__TASK STATEMENT__. Quote, with no changes, the lines that run from the top of the material to the line with "CROWN_RADIUS = 10.0", both included.

__RAW DATA__.
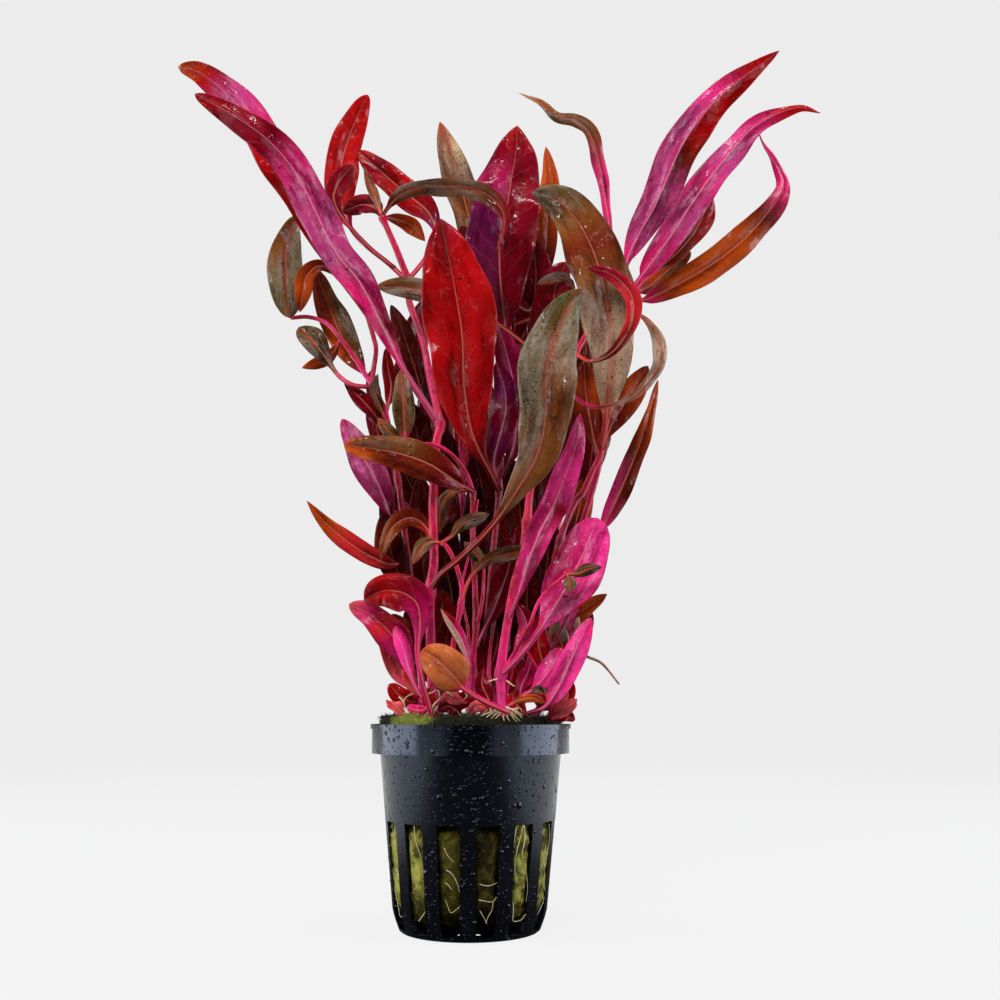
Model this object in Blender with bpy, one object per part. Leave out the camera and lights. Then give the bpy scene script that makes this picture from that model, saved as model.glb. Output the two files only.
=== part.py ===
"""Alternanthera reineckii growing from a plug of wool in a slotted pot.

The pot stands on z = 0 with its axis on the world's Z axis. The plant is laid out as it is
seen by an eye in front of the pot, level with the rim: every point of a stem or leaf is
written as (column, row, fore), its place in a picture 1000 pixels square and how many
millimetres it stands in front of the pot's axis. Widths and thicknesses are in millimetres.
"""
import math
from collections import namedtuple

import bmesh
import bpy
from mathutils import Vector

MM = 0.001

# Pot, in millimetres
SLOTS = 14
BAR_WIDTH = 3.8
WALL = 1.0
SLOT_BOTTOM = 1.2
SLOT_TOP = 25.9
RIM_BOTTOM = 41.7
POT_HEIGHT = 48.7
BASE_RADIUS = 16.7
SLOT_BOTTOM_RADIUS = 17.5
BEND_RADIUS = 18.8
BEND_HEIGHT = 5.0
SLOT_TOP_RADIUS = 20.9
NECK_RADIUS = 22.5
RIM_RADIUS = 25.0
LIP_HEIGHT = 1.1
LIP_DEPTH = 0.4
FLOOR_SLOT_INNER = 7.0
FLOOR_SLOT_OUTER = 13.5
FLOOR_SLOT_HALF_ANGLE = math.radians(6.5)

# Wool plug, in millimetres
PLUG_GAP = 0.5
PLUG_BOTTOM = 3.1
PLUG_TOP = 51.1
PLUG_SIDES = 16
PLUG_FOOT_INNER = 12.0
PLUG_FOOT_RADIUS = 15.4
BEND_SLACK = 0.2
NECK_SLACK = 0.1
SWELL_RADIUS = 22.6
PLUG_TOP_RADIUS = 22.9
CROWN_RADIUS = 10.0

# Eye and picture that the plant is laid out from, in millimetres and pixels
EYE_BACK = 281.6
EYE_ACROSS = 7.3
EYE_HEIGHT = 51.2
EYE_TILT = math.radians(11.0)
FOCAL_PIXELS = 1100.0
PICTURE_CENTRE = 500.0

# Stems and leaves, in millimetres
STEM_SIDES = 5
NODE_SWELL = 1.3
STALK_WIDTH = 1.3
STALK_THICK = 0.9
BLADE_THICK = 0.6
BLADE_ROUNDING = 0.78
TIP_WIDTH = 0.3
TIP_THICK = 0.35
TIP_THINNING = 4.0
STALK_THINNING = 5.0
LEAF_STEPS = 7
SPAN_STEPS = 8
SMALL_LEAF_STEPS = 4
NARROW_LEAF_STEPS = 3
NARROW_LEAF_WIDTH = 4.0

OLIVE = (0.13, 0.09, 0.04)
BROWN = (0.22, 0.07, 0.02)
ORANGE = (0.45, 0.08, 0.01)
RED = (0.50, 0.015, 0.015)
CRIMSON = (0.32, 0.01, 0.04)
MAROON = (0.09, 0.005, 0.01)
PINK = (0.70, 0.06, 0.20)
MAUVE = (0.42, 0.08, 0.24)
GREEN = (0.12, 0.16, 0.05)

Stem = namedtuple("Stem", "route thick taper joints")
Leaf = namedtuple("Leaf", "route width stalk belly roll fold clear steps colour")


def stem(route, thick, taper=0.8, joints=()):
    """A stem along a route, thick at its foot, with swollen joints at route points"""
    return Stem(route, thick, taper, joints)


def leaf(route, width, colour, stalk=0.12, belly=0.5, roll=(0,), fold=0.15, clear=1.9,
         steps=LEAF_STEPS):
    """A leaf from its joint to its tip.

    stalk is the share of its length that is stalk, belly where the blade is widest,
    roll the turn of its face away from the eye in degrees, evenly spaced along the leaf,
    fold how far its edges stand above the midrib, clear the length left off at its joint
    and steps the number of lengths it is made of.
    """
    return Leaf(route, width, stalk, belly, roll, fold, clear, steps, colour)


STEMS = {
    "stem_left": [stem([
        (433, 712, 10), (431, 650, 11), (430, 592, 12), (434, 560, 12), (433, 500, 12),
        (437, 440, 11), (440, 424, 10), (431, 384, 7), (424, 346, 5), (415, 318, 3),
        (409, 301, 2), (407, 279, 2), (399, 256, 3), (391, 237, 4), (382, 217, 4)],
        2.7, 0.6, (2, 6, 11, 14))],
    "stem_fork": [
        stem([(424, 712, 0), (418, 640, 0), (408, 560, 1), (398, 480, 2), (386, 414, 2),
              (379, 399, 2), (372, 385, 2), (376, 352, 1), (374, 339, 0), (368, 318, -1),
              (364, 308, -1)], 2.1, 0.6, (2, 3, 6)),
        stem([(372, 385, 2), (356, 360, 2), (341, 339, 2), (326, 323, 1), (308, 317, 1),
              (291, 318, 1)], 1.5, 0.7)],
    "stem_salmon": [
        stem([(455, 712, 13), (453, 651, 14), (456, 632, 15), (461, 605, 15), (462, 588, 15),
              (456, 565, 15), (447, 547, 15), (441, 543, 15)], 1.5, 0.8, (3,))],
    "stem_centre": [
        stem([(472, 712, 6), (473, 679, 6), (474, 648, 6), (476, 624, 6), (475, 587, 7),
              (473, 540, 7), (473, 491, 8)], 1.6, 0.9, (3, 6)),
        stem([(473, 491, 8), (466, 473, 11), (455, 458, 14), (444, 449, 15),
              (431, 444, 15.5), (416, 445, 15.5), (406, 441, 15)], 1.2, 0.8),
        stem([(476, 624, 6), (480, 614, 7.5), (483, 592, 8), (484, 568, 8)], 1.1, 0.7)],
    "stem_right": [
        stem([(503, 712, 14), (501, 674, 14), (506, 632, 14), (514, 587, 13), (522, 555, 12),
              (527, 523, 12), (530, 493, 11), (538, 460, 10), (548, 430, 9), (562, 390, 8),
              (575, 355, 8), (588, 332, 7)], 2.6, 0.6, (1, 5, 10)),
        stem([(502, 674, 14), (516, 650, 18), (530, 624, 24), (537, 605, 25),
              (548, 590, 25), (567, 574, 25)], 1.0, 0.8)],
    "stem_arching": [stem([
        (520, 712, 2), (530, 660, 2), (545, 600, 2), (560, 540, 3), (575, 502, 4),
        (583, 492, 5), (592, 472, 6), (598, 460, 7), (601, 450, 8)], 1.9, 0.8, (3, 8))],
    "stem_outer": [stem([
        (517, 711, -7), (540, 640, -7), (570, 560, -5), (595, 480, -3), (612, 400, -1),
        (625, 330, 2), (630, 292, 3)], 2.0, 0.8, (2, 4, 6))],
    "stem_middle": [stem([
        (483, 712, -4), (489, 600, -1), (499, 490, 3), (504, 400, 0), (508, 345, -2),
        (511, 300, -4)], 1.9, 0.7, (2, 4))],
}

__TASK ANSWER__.
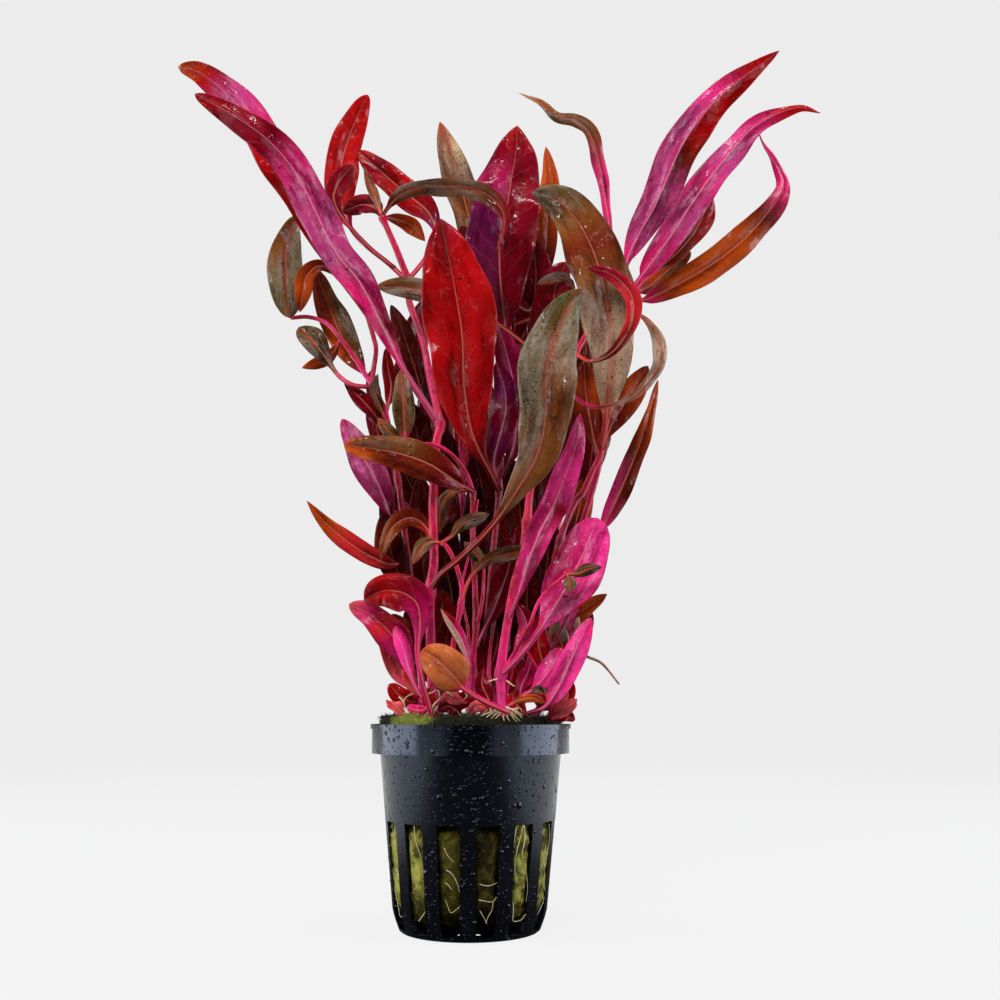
Model this object in Blender with bpy, one object per part. Leave out the camera and lights. Then give the bpy scene script that makes this picture from that model, saved as model.glb. Output the two files only.
=== part.py ===
"""Alternanthera reineckii growing from a plug of wool in a slotted pot.

The pot stands on z = 0 with its axis on the world's Z axis. The plant is laid out as it is
seen by an eye in front of the pot, level with the rim: every point of a stem or leaf is
written as (column, row, fore), its place in a picture 1000 pixels square and how many
millimetres it stands in front of the pot's axis. Widths and thicknesses are in millimetres.
"""
import math
from collections import namedtuple

import bmesh
import bpy
from mathutils import Vector

MM = 0.001

# Pot, in millimetres
SLOTS = 14
BAR_WIDTH = 3.8
WALL = 1.0
SLOT_BOTTOM = 1.2
SLOT_TOP = 25.9
RIM_BOTTOM = 41.7
POT_HEIGHT = 48.7
BASE_RADIUS = 16.7
SLOT_BOTTOM_RADIUS = 17.5
BEND_RADIUS = 18.8
BEND_HEIGHT = 5.0
SLOT_TOP_RADIUS = 20.9
NECK_RADIUS = 22.5
RIM_RADIUS = 25.0
LIP_HEIGHT = 1.1
LIP_DEPTH = 0.4
FLOOR_SLOT_INNER = 7.0
FLOOR_SLOT_OUTER = 13.5
FLOOR_SLOT_HALF_ANGLE = math.radians(6.5)

# Wool plug, in millimetres
PLUG_GAP = 0.5
PLUG_BOTTOM = 3.1
PLUG_TOP = 51.1
PLUG_SIDES = 16
PLUG_FOOT_INNER = 12.0
PLUG_FOOT_RADIUS = 15.4
BEND_SLACK = 0.2
NECK_SLACK = 0.1
SWELL_RADIUS = 22.6
PLUG_TOP_RADIUS = 22.9
CROWN_RADIUS = 10.0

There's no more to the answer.